__WORK TO DO__
Copy each line of the listing below exactly.
++++++++++++++++++++
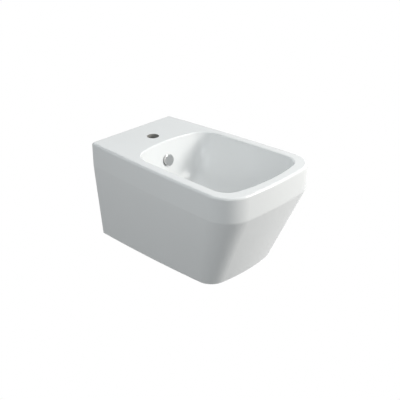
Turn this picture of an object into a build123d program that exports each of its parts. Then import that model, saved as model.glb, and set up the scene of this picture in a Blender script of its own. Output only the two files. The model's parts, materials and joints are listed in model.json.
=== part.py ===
from build123d import *
import os
from math import asin, atan2, cos, radians, sin
from typing import NamedTuple

os.makedirs("parts", exist_ok=True)

# Wall-hung bidet in millimetres.
# The wall is the plane Y = 0, the front faces -Y and +Z is up.
# The origin lies on the wall, midway between the two wall studs.


class Outline(NamedTuple):
    """Plan outline, symmetric about X = 0, measured as distances from the wall."""

    rear: float          # wall to the middle of the rear edge
    rear_bow: float      # how far the rear corners lie in front of that middle
    rear_half: float     # half width at the rear corners
    side_bow: float      # how far each side bulges past its chord
    front_half: float    # half width at the front corners
    front: float         # wall to the middle of the front edge
    front_bow: float     # how far the front corners lie behind that middle
    rear_radius: float
    front_radius: float


# Ceramic outside
rim_z = 80.0
body_height = 305.0
band_height = 71.0
rim_outline = Outline(0, 0, 156.5, 5.0, 180.5, 553.0, 13.0, 0, 76.0)
foot_outline = Outline(0, 0, 135.5, 5.5, 133.5, 455.0, 16.0, 0, 51.0)
top_edge_radius = 7.0
band_edge_radius = 14.0
foot_edge_radius = 8.0

# Ceramic walls
skirt_wall = 10.0
deck_thickness = 14.0
rim_solid_depth = 34.0
bowl_wall = 9.0

# Bowl
bowl_outline = Outline(141.4, 25.6, 138.6, 1.6, 149.1, 523.6, 20.7, 60.0, 51.0)
bowl_depth = 150.0
bowl_edge_radius = 3.5
bowl_sections = 6
floor_angle = 84.0
floor_half = 52.0
floor_bow = 6.0
floor_corner = 42.0

# Tap hole
tap_hole_radius = 17.5
tap_hole_to_wall = 87.0
tap_hole_edge_radius = 1.5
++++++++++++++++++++
__SOLUTION FOR THIS TASK__
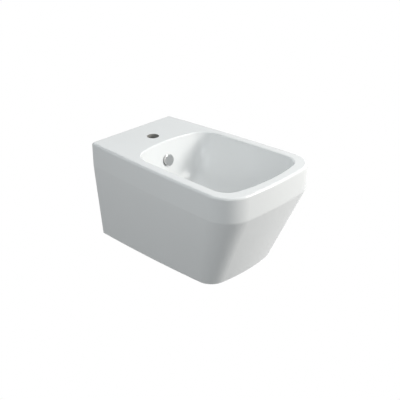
Turn this picture of an object into a build123d program that exports each of its parts. Then import that model, saved as model.glb, and set up the scene of this picture in a Blender script of its own. Output only the two files. The model's parts, materials and joints are listed in model.json.
=== part.py ===
from build123d import *
import os
from math import asin, atan2, cos, radians, sin
from typing import NamedTuple

os.makedirs("parts", exist_ok=True)

# Wall-hung bidet in millimetres.
# The wall is the plane Y = 0, the front faces -Y and +Z is up.
# The origin lies on the wall, midway between the two wall studs.


class Outline(NamedTuple):
    """Plan outline, symmetric about X = 0, measured as distances from the wall."""

    rear: float          # wall to the middle of the rear edge
    rear_bow: float      # how far the rear corners lie in front of that middle
    rear_half: float     # half width at the rear corners
    side_bow: float      # how far each side bulges past its chord
    front_half: float    # half width at the front corners
    front: float         # wall to the middle of the front edge
    front_bow: float     # how far the front corners lie behind that middle
    rear_radius: float
    front_radius: float


# Ceramic outside
rim_z = 80.0
body_height = 305.0
band_height = 71.0
rim_outline = Outline(0, 0, 156.5, 5.0, 180.5, 553.0, 13.0, 0, 76.0)
foot_outline = Outline(0, 0, 135.5, 5.5, 133.5, 455.0, 16.0, 0, 51.0)
top_edge_radius = 7.0
band_edge_radius = 14.0
foot_edge_radius = 8.0

# Ceramic walls
skirt_wall = 10.0
deck_thickness = 14.0
rim_solid_depth = 34.0
bowl_wall = 9.0

# Bowl
bowl_outline = Outline(141.4, 25.6, 138.6, 1.6, 149.1, 523.6, 20.7, 60.0, 51.0)
bowl_depth = 150.0
bowl_edge_radius = 3.5
bowl_sections = 6
floor_angle = 84.0
floor_half = 52.0
floor_bow = 6.0
floor_corner = 42.0

# Tap hole
tap_hole_radius = 17.5
tap_hole_to_wall = 87.0
tap_hole_edge_radius = 1.5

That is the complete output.